Country Reports

Uruguay Country Report



Trips to the South American nation of Uruguay (population 3.4 million), located between the two giants of Argentina and Brazil, can generally be expected to proceed smoothly.


Violent crime is rare and rates have been on the decline in recent years. However, petty theft (pickpocketing, purse-snatching) is common in urban areas, including the capital Montevideo - notably areas where tourists flock such as the Old City, and in the city's poorer neighborhoods (Casabo, Cerro Norte, Casavalle, Borro, Marconi, 40 Semanas, and Hipodromo). The same is also the case in the summer in popular tourist destinations, such as Punta del Este and Colonia del Sacramento.

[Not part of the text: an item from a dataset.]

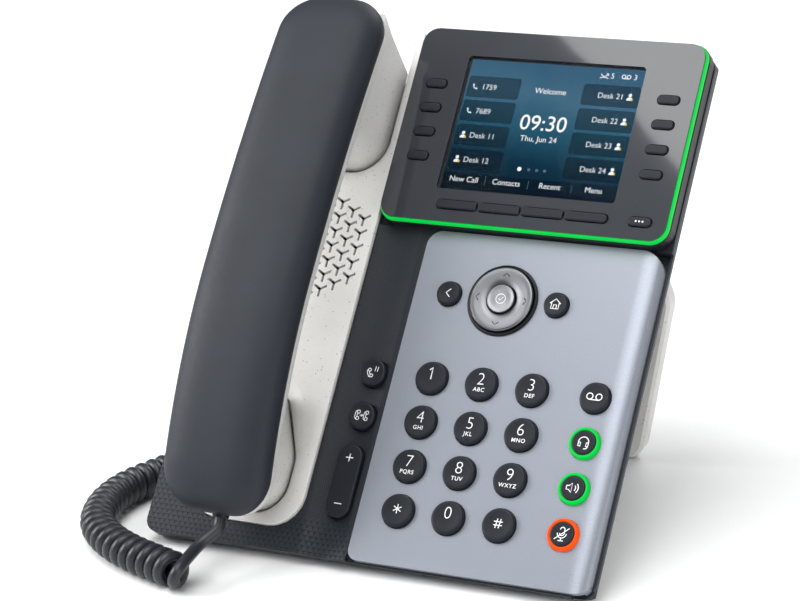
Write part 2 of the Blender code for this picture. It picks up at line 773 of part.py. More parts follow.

Criminals are sometimes armed; if confronted, obey all instructions and never attempt to resist.


Flooding is relatively common in Uruguay, particularly along rivers and in coastal areas, and can occur year-round. Weather forecasts and alerts are published on the website of the Uruguayan Meteorological Institute

There is also a risk of wildfires in the summer (approximately December to March).


Strikes and demonstrations occur on a relatively regular basis, particularly in the capital. The majority of demonstrations remain nonviolent but minor clashes do occasionally occur. Demonstrators sometimes erect roadblocks in and around cities as well as on major highways, leading to transportation disruptions.

As in many countries, the frequency and intensity of demonstrations tend to increase during electoral periods. The next presidential and legislative elections will be held in October 2019.


Although road conditions are generally good, Uruguay nonetheless suffers from high rates of road accidents due to unsafe driving habits.

Metered taxis, car services ("remises"), public buses, and Uber are all generally safe. However, when taking a taxi it is advisable to call for one in advance or pick one up at a taxi stand instead of hailing one on the street to ensure the taxi is from a reputable company.

For long-distance travel, the country is served by a network of high-quality coach buses and ferries.

Uruguay has a zero tolerance policy regarding drinking and driving.


Health conditions are generally good throughout the country. Regardless, all travelers are advised to sign up for comprehensive travel medical insurance.

Tap water is safe to drink.

Outbreaks of the mosquito-borne disease dengue fever occasionally occur, most recently in 2016 when 1300 cases were reported. However, no cases were reported in 2017 (as of November).

Epizootic rabies is present. The main line of defense against rabies is to avoid contact with both domestic and wild animals (notably street dogs). If you are scratched or bitten, seek medical attention as soon as possible.


Uruguay has a temperate climate with mild winters (10°C to 16°C) and hot summers (21°C to 28°C). The country receives rain throughout the year.